WHAT IS ASKED » Restate the records below word for word.

EXERCISE MATERIAL »
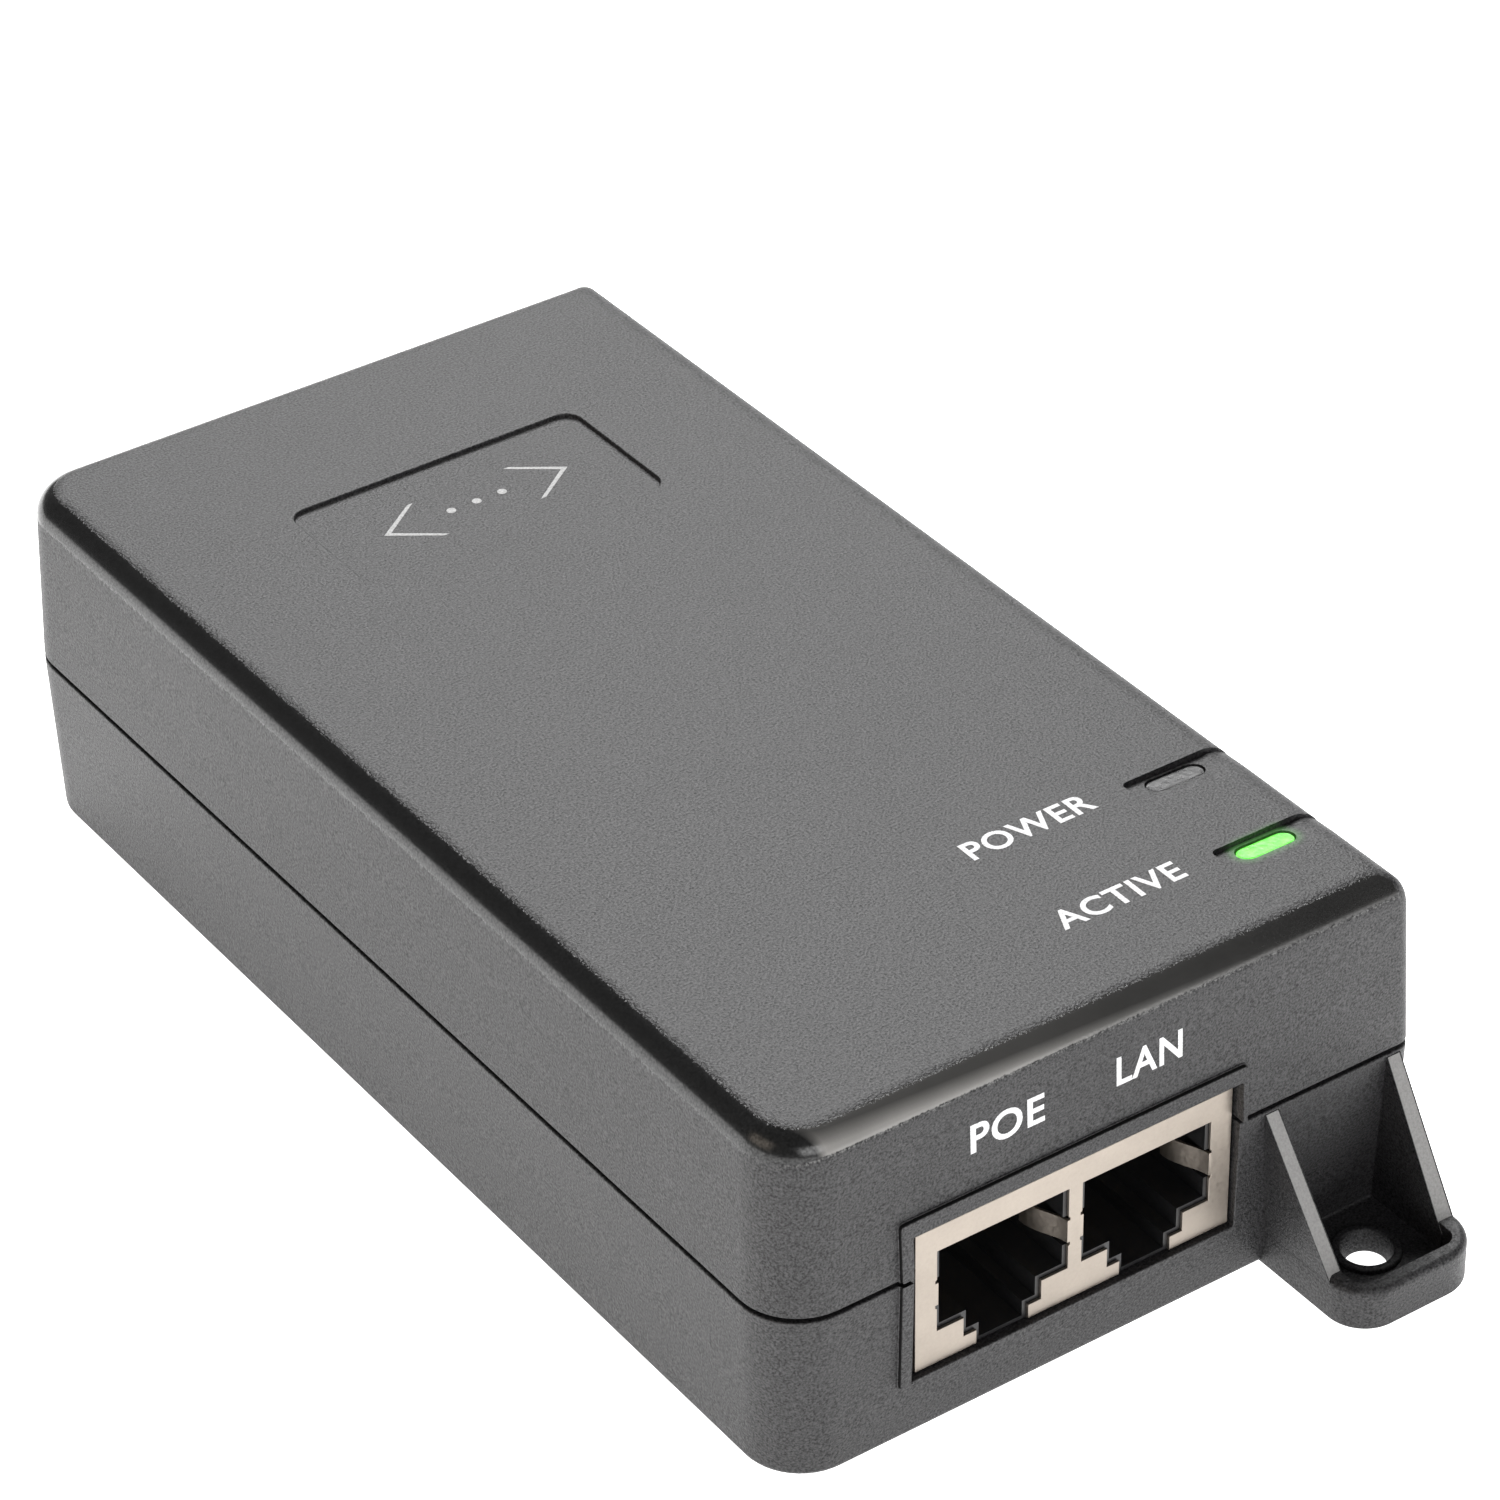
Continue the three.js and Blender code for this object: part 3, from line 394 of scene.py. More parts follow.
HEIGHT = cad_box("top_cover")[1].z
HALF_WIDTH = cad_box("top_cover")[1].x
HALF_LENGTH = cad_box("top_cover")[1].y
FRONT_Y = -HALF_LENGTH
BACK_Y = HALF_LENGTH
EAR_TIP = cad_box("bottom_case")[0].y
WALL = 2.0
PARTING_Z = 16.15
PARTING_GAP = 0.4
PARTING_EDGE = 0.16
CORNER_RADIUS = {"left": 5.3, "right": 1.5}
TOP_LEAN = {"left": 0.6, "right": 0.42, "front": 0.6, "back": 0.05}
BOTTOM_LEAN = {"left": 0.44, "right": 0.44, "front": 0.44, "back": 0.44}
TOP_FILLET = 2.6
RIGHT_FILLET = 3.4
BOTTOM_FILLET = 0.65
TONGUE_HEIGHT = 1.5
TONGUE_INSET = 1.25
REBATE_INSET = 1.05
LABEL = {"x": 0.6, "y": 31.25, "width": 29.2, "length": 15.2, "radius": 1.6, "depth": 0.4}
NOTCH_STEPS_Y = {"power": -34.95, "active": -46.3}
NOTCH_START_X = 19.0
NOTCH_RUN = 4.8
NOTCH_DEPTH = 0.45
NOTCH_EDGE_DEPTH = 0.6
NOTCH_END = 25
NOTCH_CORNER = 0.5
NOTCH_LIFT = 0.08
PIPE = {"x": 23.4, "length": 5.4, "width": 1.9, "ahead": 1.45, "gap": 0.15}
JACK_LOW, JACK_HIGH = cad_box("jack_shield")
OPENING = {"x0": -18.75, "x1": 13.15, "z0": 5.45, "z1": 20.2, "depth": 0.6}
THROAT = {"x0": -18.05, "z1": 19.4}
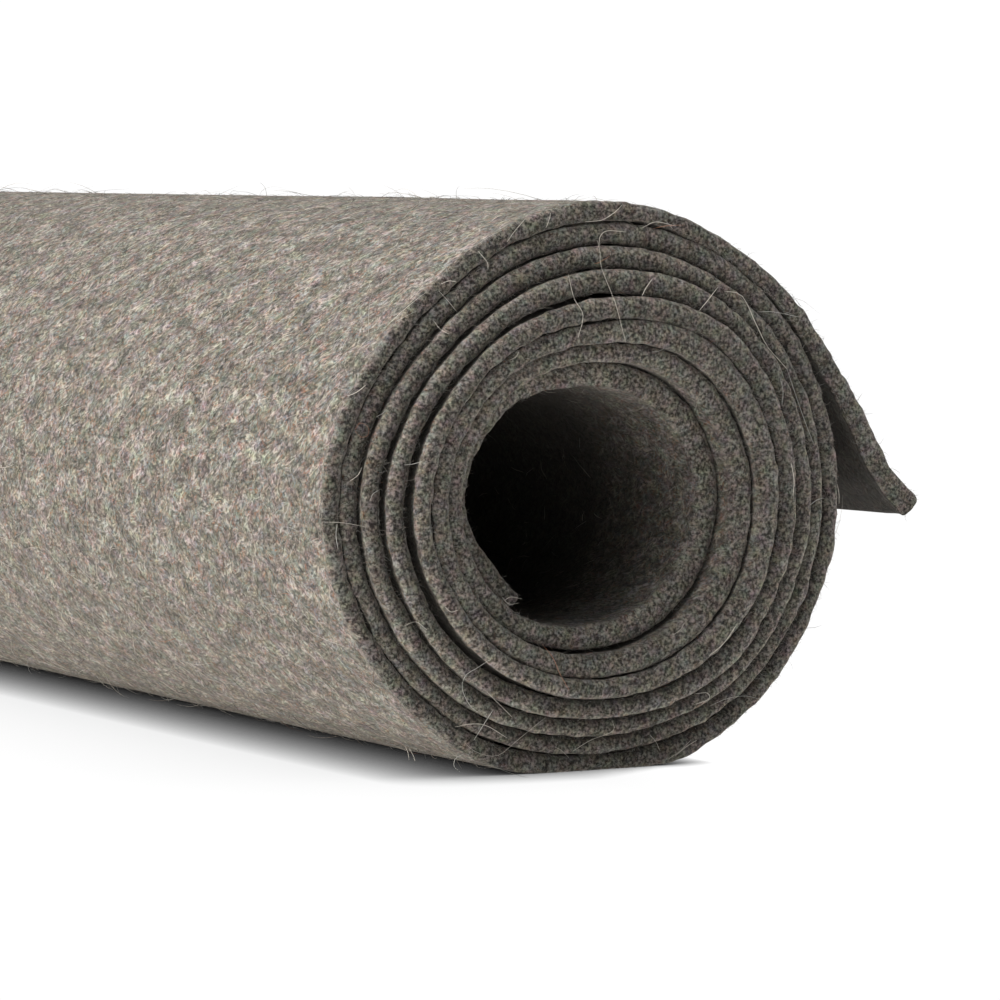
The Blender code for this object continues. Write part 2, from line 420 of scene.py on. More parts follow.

TASK RESPONSE »
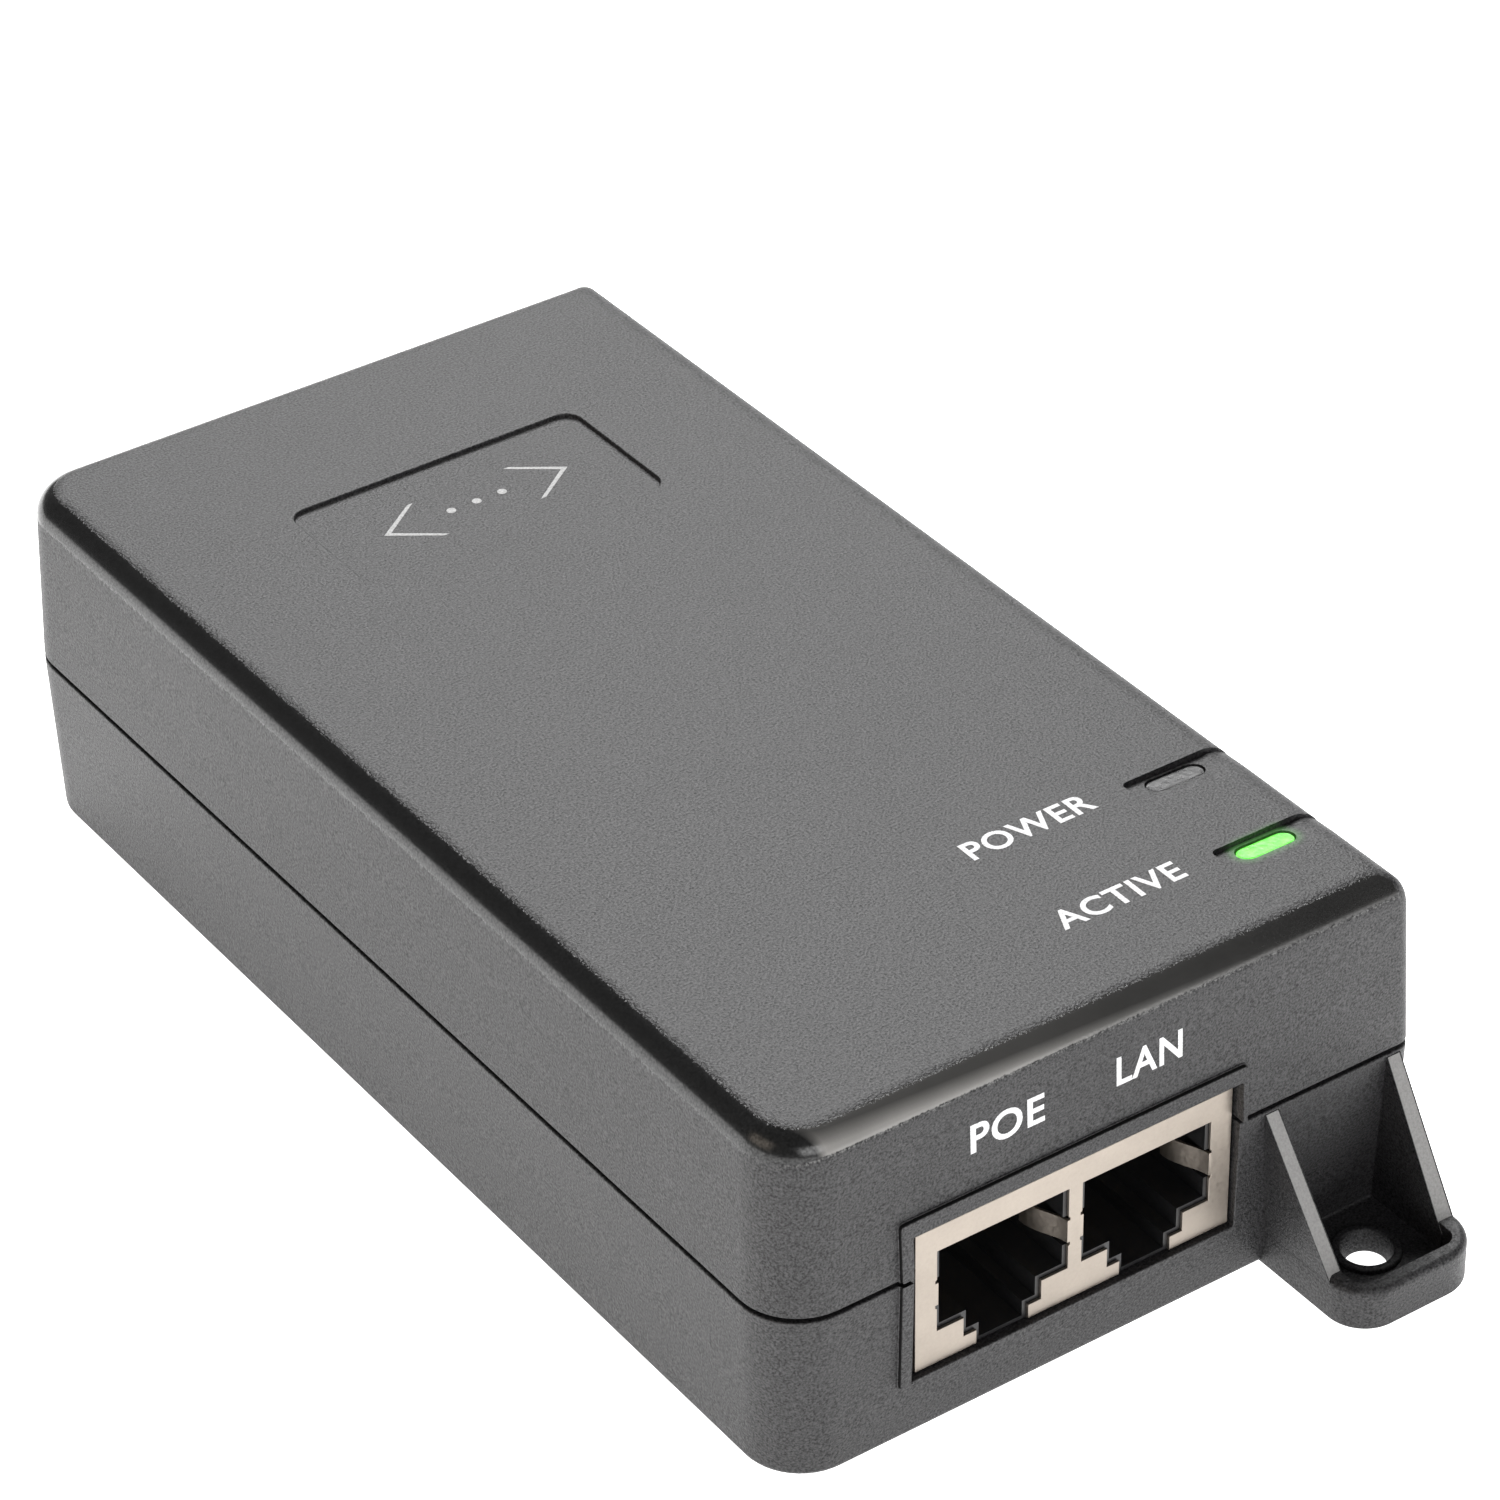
Continue the three.js and Blender code for this object: part 3, from line 394 of scene.py. More parts follow.
HEIGHT = cad_box("top_cover")[1].z
HALF_WIDTH = cad_box("top_cover")[1].x
HALF_LENGTH = cad_box("top_cover")[1].y
FRONT_Y = -HALF_LENGTH
BACK_Y = HALF_LENGTH
EAR_TIP = cad_box("bottom_case")[0].y
WALL = 2.0
PARTING_Z = 16.15
PARTING_GAP = 0.4
PARTING_EDGE = 0.16
CORNER_RADIUS = {"left": 5.3, "right": 1.5}
TOP_LEAN = {"left": 0.6, "right": 0.42, "front": 0.6, "back": 0.05}
BOTTOM_LEAN = {"left": 0.44, "right": 0.44, "front": 0.44, "back": 0.44}
TOP_FILLET = 2.6
RIGHT_FILLET = 3.4
BOTTOM_FILLET = 0.65
TONGUE_HEIGHT = 1.5
TONGUE_INSET = 1.25
REBATE_INSET = 1.05
LABEL = {"x": 0.6, "y": 31.25, "width": 29.2, "length": 15.2, "radius": 1.6, "depth": 0.4}
NOTCH_STEPS_Y = {"power": -34.95, "active": -46.3}
NOTCH_START_X = 19.0
NOTCH_RUN = 4.8
NOTCH_DEPTH = 0.45
NOTCH_EDGE_DEPTH = 0.6
NOTCH_END = 25
NOTCH_CORNER = 0.5
NOTCH_LIFT = 0.08
PIPE = {"x": 23.4, "length": 5.4, "width": 1.9, "ahead": 1.45, "gap": 0.15}
JACK_LOW, JACK_HIGH = cad_box("jack_shield")
OPENING = {"x0": -18.75, "x1": 13.15, "z0": 5.45, "z1": 20.2, "depth": 0.6}
THROAT = {"x0": -18.05, "z1": 19.4}
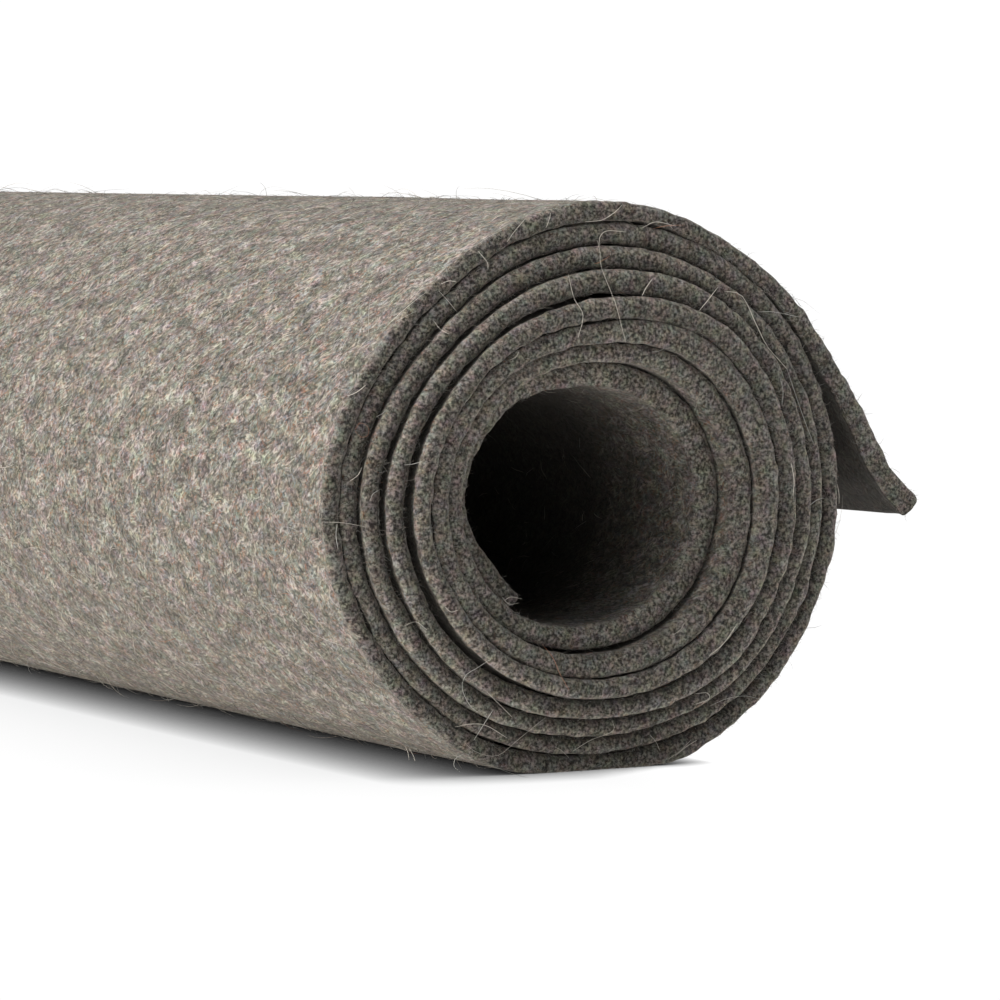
The Blender code for this object continues. Write part 2, from line 420 of scene.py on. More parts follow.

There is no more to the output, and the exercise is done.